At this point you can see my sleeve rolled up – they had given me a shot of Atropine, to control that vasovagal syncope, and on the television screen you can just barely make out a close up of one of my eyes under the laser. And how does the laser work, exactly?

Rather than burning or cutting material, the excimer laser adds enough energy to disrupt the molecular bonds of the surface tissue, which effectively disintegrates into the air in a tightly controlled manner through ablation rather than burning. Thus excimer lasers have the useful property that they can remove exceptionally fine layers of surface material with almost no heating or change to the remainder of the material which is left intact.

Here is what I remember of the surgery itself. All of this happened in less than ten minutes, maybe five or six. I lay on the table, and they put the bolster under my knees. The table is motorized and it rotates me under the laser. I get the shot. I am positioned to work on the right eye first. They put a clamp on my eyelid to hold it open. They tell me to look at the green spot – which is actually a wide green pattern, kind of like a snowy TV screen, or a 2D barcode. The nurse says, "Now we will let you hear the sounds of the surgery, so they will be familiar. First, the [name I forgot] will position your eye, then the microkeratome will make a sound [buzzing sound], then, finally, the laser will make a high-pitched sound." The doctor held my head. The second doctor took my pulse. The microkeratome was lowered toward my eye. The nurse called out two numbers, something like, "436, 528." The doctor said, "Lower," which I took to be a confirmation, or a "Go" statement, rather than a directive.The buzzing started. My sight went very blurry. "Keep staring at the center of the green dot." I thought, "No turning back now." Funny time to think that, but whatever. The buzzing stopped. Through blurry vision I saw a clear sheet with a hole in it placed over my eye, probably a sort of bib to protect the eye from debris. The high-pitched sound began.
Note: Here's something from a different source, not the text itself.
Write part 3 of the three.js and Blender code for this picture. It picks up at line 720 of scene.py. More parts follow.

I did a lot of reading about all this, over five years, but no one, nowhere, told me there would be a smell, like burning hair. So I stopped breathing through my nose.

A few seconds later, at most a minute or two of ablation, the doctor said, "Perfect." The laser stopped, he removed the protective sheet, the flap went back onto my cornea, and he started putting drops in my eye while it sealed in place, which took maybe 10 - 30 seconds. The table repositioned me for left eye treatment, and we began again. The left eye took a bit longer because it was a stronger correction. I was twitchier, and tried to focus on my breathing.
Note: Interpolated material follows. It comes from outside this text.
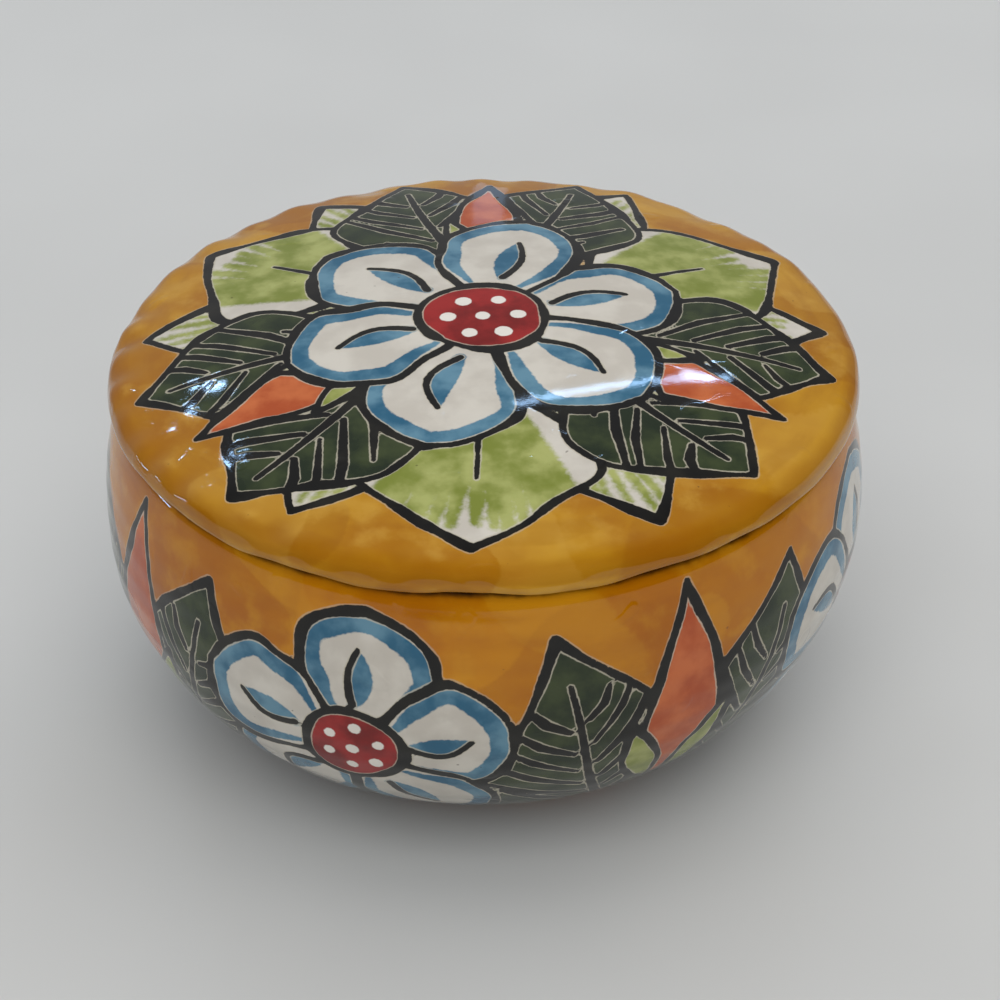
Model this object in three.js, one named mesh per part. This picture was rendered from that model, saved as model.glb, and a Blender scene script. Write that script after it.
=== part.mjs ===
// A round, squat glazed earthenware box: a bowl on a low foot ring, and a loose lid with a
// finger-crimped rim. The lid's flange drops into the bowl's mouth and keeps the lid centred.
// Units are millimetres, +Z is up, and the origin is the middle of the foot, on the table.
import * as THREE from "three";

// The bowl's outside
const bellyRadius = 77.4;
const bellyRounding = 47.2;
const shoulderRise = 62;
const bowlHeight = 77.1;
const footRadius = 40;
const footHeight = 4;
const footWidth = 7;
const footRecess = 2.2;
const footEdge = 0.9;

// The bowl's wall and mouth
const bowlWall = 6.2;
const bowlFloor = 6.6;
const rollHeight = 4.4;
const seatWidth = 3.5;
const mouthDepth = 9;
const mouthInnerEdge = 1.4;

// The lid
const seatGap = 0.3;
const lidOverhang = 0.8;
const lipDrop = 1.9;
const lipEdge = 1.2;
const sideHeight = 2.8;
const shoulderReach = 6;
const shoulderHeight = 4.1;
const domeRise = 7.4;
const lidWall = 6.6;
const flangeClearance = 1.5;
const flangeDepth = 6;
const flangeWidth = 4.4;
const flangeEdge = 1.3;

// The finger crimps round the lid's rim
const crimpCount = 40;
const crimpDepth = 0.75;
const crimpReach = 15;
const sideShare = 0.45;
const evenShare = 0.6;
const driftPerCrimp = 2.4;

// Facets
const bowlFacets = 72;
const facetsPerCrimp = 4;
const lowerSteps = 10;
const upperSteps = 4;
const rollSteps = 5;
const smallSteps = 2;
const innerSteps = 8;
const seatSteps = 3;
const lipSteps = 2;
const shoulderSteps = 5;
const domeRings = [0.97, 0.9, 0.78, 0.6, 0.38, 0.16];
const recessRings = [0.35, 0.65, 0.88, 1];

const quarter = Math.PI / 2;

// Worked out from the sizes above: the centre of the bowl's outer arcs, the round roll that
// ends its wall at the mouth, and the radii of the mouth and of the lid that covers it. The
// roll leaves the wall smoothly, in the direction the wall has there.
const sectionCentre = bellyRadius - bellyRounding;
const footAngle = Math.acos((footRadius - sectionCentre) / bellyRounding);
const bellyHeight = footHeight + bellyRounding * Math.sin(footAngle);
const belly = [sectionCentre, bellyHeight];
const rollStart = bowlHeight - rollHeight;
const wallAngle = Math.asin((rollStart - bellyHeight) / shoulderRise);
const wallRadius = sectionCentre + bellyRounding * Math.cos(wallAngle);
const wallLean = Math.atan((bellyRounding / shoulderRise) * Math.tan(wallAngle));
const rollRadius = rollHeight / (1 - Math.sin(wallLean));
const rollCentre = [
  wallRadius - rollRadius * Math.cos(wallLean),
  bowlHeight - rollRadius,
];
const mouthRadius = rollCentre[0] - seatWidth - mouthInnerEdge;
const lidRadius = wallRadius + lidOverhang;

// The rim's shoulder is part of an ellipse, and ends where it is as steep as the dome's edge.
const domeSlope = (2 * domeRise) / (lidRadius - shoulderReach);
const shoulderEnd = Math.atan2(shoulderHeight, shoulderReach * domeSlope);
const domeRadius = lidRadius - shoulderReach * (1 - Math.cos(shoulderEnd));
const sideTop = sideHeight - lipDrop;
const rimThickness = sideTop + shoulderHeight * Math.sin(shoulderEnd);

// Points on an ellipse in the half plane of a profile, from one angle to another. Angles are
// counted from the outward direction, positive upwards.
function arc(centre, reach, rise, from, to, steps) {
  const points = [];
  for (let i = 0; i <= steps; i++) {
    const angle = from + ((to - from) * i) / steps;
    points.push(
      new THREE.Vector2(
        centre[0] + reach * Math.cos(angle),
        centre[1] + rise * Math.sin(angle),
      ),
    );
  }
  return points;
}

// Neighbouring points closer than this are one point.
const samePoint = 0.02;

// A closed solid of revolution about Z. The profile runs from the axis, round the piece and
// back to the axis, with the clay on its left.
function turned(profile, facets) {
  const clean = profile.filter(
    (p, i) => i === 0 || p.distanceTo(profile[i - 1]) > samePoint,
  );
  return new THREE.LatheGeometry(clean, facets).rotateX(quarter);
}

const glaze = new THREE.MeshStandardMaterial({
  color: 0xc98a1e,
  roughness: 0.12,
  metalness: 0,
});

// The bowl. Its outside is a round arc from the foot to the belly, a taller, flatter one up the
// shoulder, and a roll over the mouth. The inside follows it at the wall's thickness.
function bowlProfile() {
  const footInner = footRadius - footWidth;
  const foot = [
    new THREE.Vector2(0, footRecess),
    new THREE.Vector2(footInner - footEdge, footRecess),
    new THREE.Vector2(footInner, footEdge),
    new THREE.Vector2(footInner + footEdge, 0),
    new THREE.Vector2(footRadius - footEdge, 0),
    new THREE.Vector2(footRadius, footEdge),
  ];
  const lower = arc(
    belly,
    bellyRounding,
    bellyRounding,
    -footAngle,
    0,
    lowerSteps,
  );
  const upper = arc(
    belly,
    bellyRounding,
    shoulderRise,
    0,
    wallAngle,
    upperSteps,
  );
  const roll = arc(
    rollCentre,
    rollRadius,
    rollRadius,
    wallLean,
    quarter,
    rollSteps,
  );
  const innerEdge = arc(
    [mouthRadius + mouthInnerEdge, bowlHeight - mouthInnerEdge],
    mouthInnerEdge,
    mouthInnerEdge,
    quarter,
    2 * quarter,
    smallSteps,
  );

  const innerReach = bellyRounding - bowlWall;
  const innerRise = shoulderRise - bowlWall;
  const floorHeight = footRecess + bowlFloor;
  const underMouth = Math.asin((bowlHeight - mouthDepth - bellyHeight) / innerRise);
  const innerUp = arc(
    belly,
    innerReach,
    innerRise,
    underMouth,
    0,
    smallSteps,
  );
  const innerDown = arc(
    belly,
    innerReach,
    bellyHeight - floorHeight,
    0,
    -quarter,
    innerSteps,
  );
  return [
    ...foot,
    ...lower,
    ...upper,
    ...roll,
    ...innerEdge,
    ...innerUp,
    ...innerDown,
    new THREE.Vector2(0, floorHeight),
  ];
}

const bowl = new THREE.Mesh(turned(bowlProfile(), bowlFacets), glaze);
bowl.name = "bowl";

// The lid. Its heights are counted from its own seat, the flat ring that lies on the bowl's
// mouth. Outside the seat it follows the roll of the mouth at the seat's gap, down to a thin
// lip. Above are the upright side, the broad round shoulder of the rim and a shallow dome; the
// flange hangs inside the mouth.
function lidProfile() {
  const flangeRadius = mouthRadius - flangeClearance;
  const flangeInner = flangeRadius - flangeWidth;
  const domeHeight = (radius) =>
    rimThickness + domeRise * (1 - (radius / domeRadius) ** 2);
  const underDome = (radius) => domeHeight(radius) - lidWall;

  const recessRadius = flangeInner - flangeEdge;
  const underside = [0, ...recessRings].map(
    (part) =>
      new THREE.Vector2(part * recessRadius, underDome(part * recessRadius)),
  );
  const flange = [
    new THREE.Vector2(flangeInner, underDome(flangeInner) - flangeEdge),
    new THREE.Vector2(flangeInner, flangeEdge - flangeDepth),
    new THREE.Vector2(flangeInner + flangeEdge, -flangeDepth),
    new THREE.Vector2(flangeRadius - flangeEdge, -flangeDepth),
    new THREE.Vector2(flangeRadius, flangeEdge - flangeDepth),
    new THREE.Vector2(flangeRadius, 0),
  ];
  const seatRadius = rollRadius + seatGap;
  const seat = arc(
    [rollCentre[0], -seatRadius],
    seatRadius,
    seatRadius,
    quarter,
    Math.asin(1 - lipDrop / seatRadius),
    seatSteps,
  );
  const lip = arc(
    [lidRadius - lipEdge, lipEdge - lipDrop],
    lipEdge,
    lipEdge,
    -quarter,
    0,
    lipSteps,
  );
  const shoulder = arc(
    [lidRadius - shoulderReach, sideTop],
    shoulderReach,
    shoulderHeight,
    0,
    shoulderEnd,
    shoulderSteps,
  );
  const dome = [...domeRings, 0].map(
    (part) =>
      new THREE.Vector2(part * domeRadius, domeHeight(part * domeRadius)),
  );
  return [
    ...underside,
    ...flange,
    ...seat,
    ...lip,
    ...shoulder,
    ...dome,
  ];
}

const share = (value) => Math.min(1, Math.max(0, value));

// Presses a ring of soft finger dents into the rim, each of its own depth. A dent is deepest on
// the rim's upper edge. It fades away inwards over the dome, and down the side to nothing at
// the height of the seat. The ridges between dents keep the full radius.
function crimp(geometry) {
  const place = geometry.getAttribute("position");
  for (let i = 0; i < place.count; i++) {
    const radius = Math.hypot(place.getX(i), place.getY(i));
    const height = place.getZ(i);
    const fade = Math.cos(share((lidRadius - radius) / crimpReach) * quarter) ** 2;
    const above = share(height / rimThickness);
    const turn = Math.atan2(place.getY(i), place.getX(i)) / (2 * Math.PI) + 1;
    const crimps = crimpCount * turn;
    const index = Math.floor(crimps) % crimpCount;
    const ownShare = evenShare + (1 - evenShare) * Math.sin(driftPerCrimp * index);
    const wave = 0.5 * (1 - Math.cos(2 * Math.PI * crimps));
    const dent = crimpDepth * ownShare * fade * wave;
    const kept = radius > 0 ? 1 - (sideShare * dent * above) / radius : 1;
    place.setXYZ(
      i,
      place.getX(i) * kept,
      place.getY(i) * kept,
      height - dent * above ** 2,
    );
  }
  return geometry;
}

const lid = new THREE.Mesh(
  crimp(turned(lidProfile(), crimpCount * facetsPerCrimp)),
  glaze.clone(),
);
lid.name = "lid";
lid.position.z = bowlHeight + seatGap;

const box = new THREE.Group();
box.name = "trinket_box";
box.add(bowl, lid);

export default box;
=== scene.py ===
import bpy
import numpy as np
from mathutils import Matrix, Vector


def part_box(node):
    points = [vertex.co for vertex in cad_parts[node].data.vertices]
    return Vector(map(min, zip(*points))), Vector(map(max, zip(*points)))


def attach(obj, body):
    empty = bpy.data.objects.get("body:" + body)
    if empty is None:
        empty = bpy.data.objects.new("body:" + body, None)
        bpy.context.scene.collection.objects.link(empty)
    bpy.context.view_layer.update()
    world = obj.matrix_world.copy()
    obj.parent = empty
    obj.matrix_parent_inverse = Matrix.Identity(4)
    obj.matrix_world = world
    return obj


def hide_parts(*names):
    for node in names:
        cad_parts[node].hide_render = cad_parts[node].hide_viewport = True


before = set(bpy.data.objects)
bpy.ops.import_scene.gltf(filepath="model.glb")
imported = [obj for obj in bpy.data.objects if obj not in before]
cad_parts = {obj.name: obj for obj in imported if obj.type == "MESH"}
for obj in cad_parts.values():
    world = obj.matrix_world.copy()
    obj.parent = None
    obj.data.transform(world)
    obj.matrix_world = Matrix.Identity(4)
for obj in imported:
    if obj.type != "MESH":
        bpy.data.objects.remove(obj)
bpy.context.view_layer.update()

# The bowl's clay. One piece of earthenware thrown on the wheel: a low foot ring, a rounded
# belly, and a mouth turned in to a thick flat seat for the lid. The wall is a little uneven,
# as the thrower's hands left it. Profiles are in millimetres, and meshes are made in metres.
MM = 0.001
quarter = np.pi / 2

belly_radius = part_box("bowl")[1].x / MM
bowl_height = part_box("bowl")[1].z / MM
belly_rounding = 47.2
shoulder_rise = 62.0
foot_radius = 40.0
foot_height = 4.0
foot_width = 7.0
foot_recess = 2.2
foot_edge = 0.9
bowl_wall = 6.2
bowl_floor = 6.6
roll_height = 4.4
seat_width = 3.5
mouth_depth = 9.0
mouth_inner_edge = 1.4
wall_swell = 0.28
throwing_depth = 0.05
throwing_pitch = 5.6
wall_inset = 0.25
sag = 0.9
sagging_height = 56.0

# How far apart the points of a profile lie, and how near to the axis its flat middles end.
bowl_columns = 640
painted_step = 0.8
roll_step = 0.7
edge_step = 0.9
inside_step = 5.0
floor_step = 8.0
recess_step = 9.0
floor_middle = 5.0
recess_middle = 6.0
same_point = 0.01

section = belly_radius - belly_rounding
foot_angle = np.arccos((foot_radius - section) / belly_rounding)
belly_height = foot_height + belly_rounding * np.sin(foot_angle)
roll_start = bowl_height - roll_height
wall_angle = np.arcsin((roll_start - belly_height) / shoulder_rise)
wall_radius = section + belly_rounding * np.cos(wall_angle)
wall_lean = np.arctan(belly_rounding / shoulder_rise * np.tan(wall_angle))
roll_radius = roll_height / (1 - np.sin(wall_lean))
roll_middle = (wall_radius - roll_radius * np.cos(wall_lean), bowl_height - roll_radius)
mouth_radius = roll_middle[0] - seat_width - mouth_inner_edge
floor_height = foot_recess + bowl_floor
foot_inner = foot_radius - foot_width


def arc(centre, reach, rise, start, end, step):
    """Points about one step apart on an ellipse in the half plane of a profile: the centre
    plus reach times the angle's cosine outwards and rise times its sine upwards."""
    count = max(3, round(abs(end - start) * max(reach, rise) / step) + 1)
    angle = np.linspace(start, end, count)
    return np.stack([centre[0] + reach * np.cos(angle), centre[1] + rise * np.sin(angle)], 1)


def straight(start, end, step):
    """Points about one step apart on the straight way from start to end."""
    way = np.subtract(end, start)
    share = np.linspace(0, 1, max(2, round(np.hypot(*way) / step) + 1))
    return start + share[:, None] * way


def joined(*stretches):
    """One profile from stretches that meet end to end, without the doubled points."""
    profile = np.concatenate(stretches)
    apart = np.hypot(*np.diff(profile, axis=0).T) > same_point
    return profile[np.concatenate([[True], apart])]


def turned(profile, columns):
    """The profile swung round Z, as a grid of row by column points: radius times the cosine
    and sine of the column's turn, and height. The profile's two ends lie on the axis, and are
    left out."""
    turn = np.linspace(0, 2 * np.pi, columns, endpoint=False)
    radius, height = profile[1:-1, :1], profile[1:-1, 1:]
    return np.stack([radius * np.cos(turn), radius * np.sin(turn), height + 0 * turn], 2)


def swell(points, sizes, depth, seed):
    """Smooth unevenness, mostly within plus or minus depth: a sum of sine waves that run in
    random directions, with wavelengths between the two sizes."""
    rng = np.random.default_rng(seed)
    waves = 16
    total = np.zeros(points.shape[:-1])
    for _ in range(waves):
        way = rng.normal(size=points.shape[-1])
        way *= 2 * np.pi / (np.linalg.norm(way) * rng.uniform(*sizes))
        total += np.sin(points @ way + rng.uniform(0, 2 * np.pi))
    return depth * total / np.sqrt(2 * waves)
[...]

And then, the table moved me out from under the laser, and the doctor said, "Aren't you glad you don't have four eyes?" which is a very funny double entendre, if you think about it. Even at this moment, through blurry, wet eyes, I could tell the light was entering my eyes totally differently.
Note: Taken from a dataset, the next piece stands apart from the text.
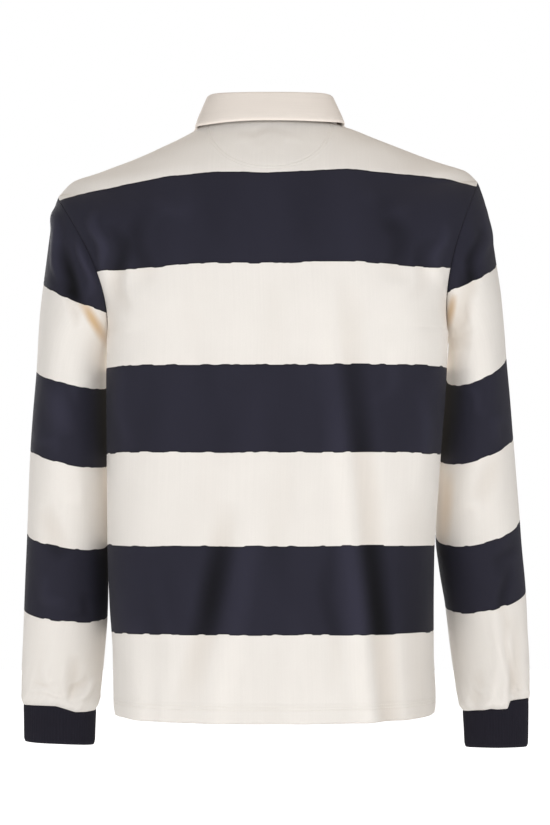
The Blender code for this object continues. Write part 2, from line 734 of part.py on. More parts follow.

They walked me across the hall to a typical optometrist setup, and did a close inspection of each eye. My left eye had a 'piece of mucus' he carefully brushed away – this could have been a euphemism for making sure the edge of the flap was not curling up. In any case, he did that, said, "Perfect," and they taped plastic shields over my eyes, which I wore until the next morning. I got some basic instructions, and we walked down the hall, got our coats, and some water, and drove out of the parking lot at about 2 PM, one hour after checking in.